Меня позвал к себе в мастерскую Пикассо. У него был Элюар, и мы пообедали втроем - отпраздновали радостное событие: накануне у Пикассо родилась дочка. Он улыбался, как молодой отец, хотя ему было под семьдесят. (Впрочем, с Пикассо я всегда забываю о возрасте: когда он был молод, он мне казался умудренным стариком, теперь в нем задор юноши.) Пикассо сказал, что назовет дочку Палома (по-испански это значит «голубка»). Мы поглядели на десяток живых голубей в огромной клетке, они ссорились и довольно противно кричали.
Я принес газету, в которой была напечатана заметка под заглавием «Черчилль и Пикассо». Пикассо попросил прочитать ее вслух.

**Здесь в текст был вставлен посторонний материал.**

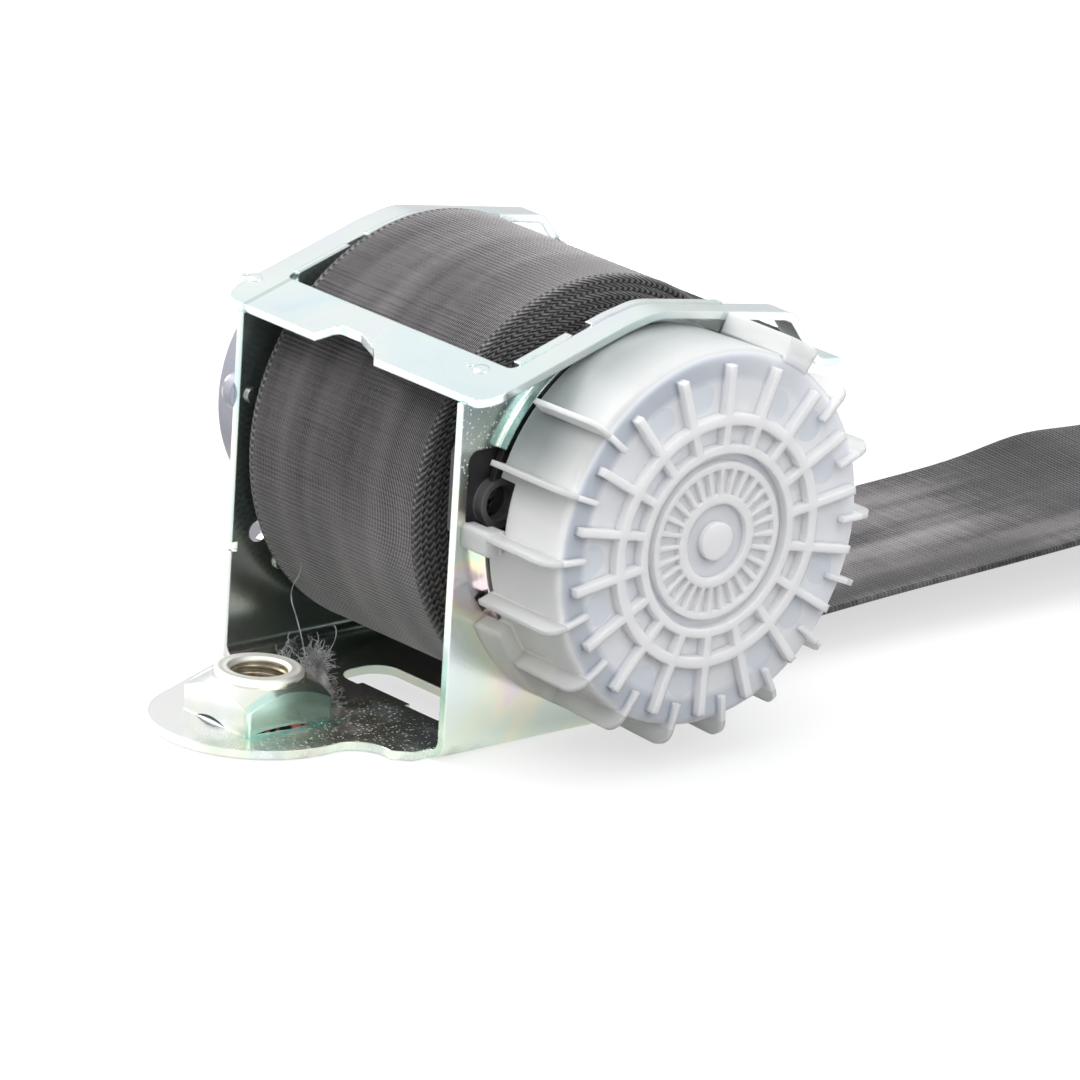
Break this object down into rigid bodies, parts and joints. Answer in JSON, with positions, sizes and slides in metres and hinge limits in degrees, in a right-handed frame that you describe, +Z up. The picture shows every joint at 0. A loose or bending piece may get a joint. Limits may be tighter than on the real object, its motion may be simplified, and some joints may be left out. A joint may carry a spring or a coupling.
{
  "type": "seat belt retractor",
  "caption": "Seat belt retractor with a steel frame, wound webbing, a ribbed spring cover, a locking side, a tongue and a floor anchor",
  "frame": {"origin": "axis of the anchor nut, on the underside of the back plate", "axes": "X along the spool towards the ribbed spring cover, Y along the belt as it leaves, Z up out of the back plate"},
  "size_m": [0.1073, 0.5198, 0.0789],
  "materials": {
    "zinc_steel": "zinc-plated, with a yellow and green shimmer",
    "plain_steel": "bright steel",
    "cast_core": "die-cast",
    "spring_steel": "blued",
    "black_plastic": "moulded",
    "grey_plastic": "moulded, dark violet-grey",
    "natural_plastic": "moulded, translucent natural white",
    "webbing": "woven polyester, dark grey-brown"
  },
  "bodies": {
    "housing": {"frame": "zinc_steel", "tie_plate": "zinc_steel", "weld_nut": "zinc_steel", "spring_plate": "black_plastic", "spring_cover": "natural_plastic", "power_spring": "spring_steel", "mechanism_cover": "grey_plastic", "cover_screws": "plain_steel", "bushing_left": "black_plastic", "pawl_pin": "plain_steel", "sensor_housing": "black_plastic", "webbing_free": "webbing", "stop_button": "black_plastic", "anchor_boot": "black_plastic", "anchor_plate": "zinc_steel"},
    "reel": {"spool": "cast_core", "torsion_bar": "plain_steel", "webbing_roll": "webbing", "ratchet_wheel": "plain_steel", "control_disc": "black_plastic", "spring_arbor": "natural_plastic", "webbing_pin": "plain_steel"},
    "pawl": {"lock_pawl": "plain_steel"},
    "inertia": {"inertia_lever": "plain_steel"},
    "ball": {"sensor_ball": "plain_steel"},
    "lever": {"sensor_lever": "natural_plastic"},
    "tongue": {"tongue_plate": "plain_steel", "tongue_grip": "black_plastic"}
  },
  "joints": [
    {"name": "spool_spin", "type": "hinge", "parent": "housing", "child": "reel", "pos_m": [0, 0.0526, 0.041], "axis": [1, 0, 0], "continuous": true},
    {"name": "pawl_swing", "type": "hinge", "parent": "housing", "child": "pawl", "pos_m": [-0.0312, 0.05821, 0.06741], "axis": [-1, 0, 0], "range_deg": [0, 12]},
    {"name": "inertia_swing", "type": "hinge", "parent": "reel", "child": "inertia", "pos_m": [-0.0373, 0.04085, 0.041], "axis": [1, 0, 0], "range_deg": [0, 12]},
    {"name": "ball_roll", "type": "slide", "parent": "housing", "child": "ball", "axis": [0, 0.866, 0.5], "range_m": [0, 0.001]},
    {"name": "sensor_lift", "type": "hinge", "parent": "housing", "child": "lever", "pos_m": [-0.039, 0.0496, 0.017], "axis": [-1, 0, 0], "range_deg": [0, 7]},
    {"name": "tongue_slide", "type": "slide", "parent": "housing", "child": "tongue", "axis": [0, 0.9999, 0.0136], "range_m": [-0.02, 0.02]}
  ],
  "couplings": [
    {"joint": "sensor_lift", "follows": "ball_roll", "rad_per_m": 122.17}
  ]
}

В заметке говорилось о завтраке, устроенном президентом Английской академии художеств Альфредом Меннингсоном, на котором присутствовали Черчилль и маршал Монтгомери. Президент в своем тосте ополчился на современную живопись, особенно на Пикассо и Матисса: «Они не могут нарисовать дерево. Кстати, г. Уинстон Черчилль разделяет мое мнение. Недавно во время прогулки он обратился ко мне с вопросом: «Послушайте, Альфред, если мы сейчас встретим Пикассо, поможете ли вы дать ему ногой в зад?» Я ответил: «Разумеется». Пикассо сделал вид, что он испугался: «Хорошо, что я не в Лондоне) Их ведь двое. А вдруг и маршал бы присоединился…»
Элюар молчал и все время тихо улыбался. Мы побродили по большой мастерской, смотрели холсты, вдруг Элюар тихо сказал: «Это очень нужно. Не только мне или тебе - всем. Это как воздух…»
Пикассо поглядел на часы: «А ведь пора на конгресс…» Он прилежно слушал длинные речи, участвовал в комиссии, выступил ее докладчиком,- словом, вел себя как образцовый конгрессист. Только порой, когда какой-нибудь оратор, доказывая превосходство мира над войной, начинал цитировать Аристофана, Гюго, Маркса и Сталина, в глазах Пикассо вспыхивал лукавый огонек.
Меня повезли на улицу возле театра «Комеди Франсэз». В богатой квартире жил только что приехавший в Париж Пабло Неруда. Увидев его, я обомлел: никогда я не думал, что усы, даже большущие, могут настолько изменить лицо. Одни говорят, что Неруда похож на Будду, другие шутя сравнивали его с муравьедом; во всяком случае, усы ему не подходит, да он их и отрастил, чтобы его не узнали. Из Чили он пробрался в Аргентину, а оттуда под чужим именем приехал в Париж. Он не мог показаться в зале Плейель до того, как власти легализируют его въезд во Францию - об этом шли переговоры.
Мы долго хлопали друг друга но спине. Потом Пабло сказал, что он голоден, и мы начали обедать. Важный лакей наливал чудесные вина. Неруда обличал чилийского диктатора Виделу, рассказывал, как его спрятали от полиции, как он перебрался через границу. Он похвалил бургундское вино, но добавил, что в Чили есть вина получше. Пообедав, он начал засыпать.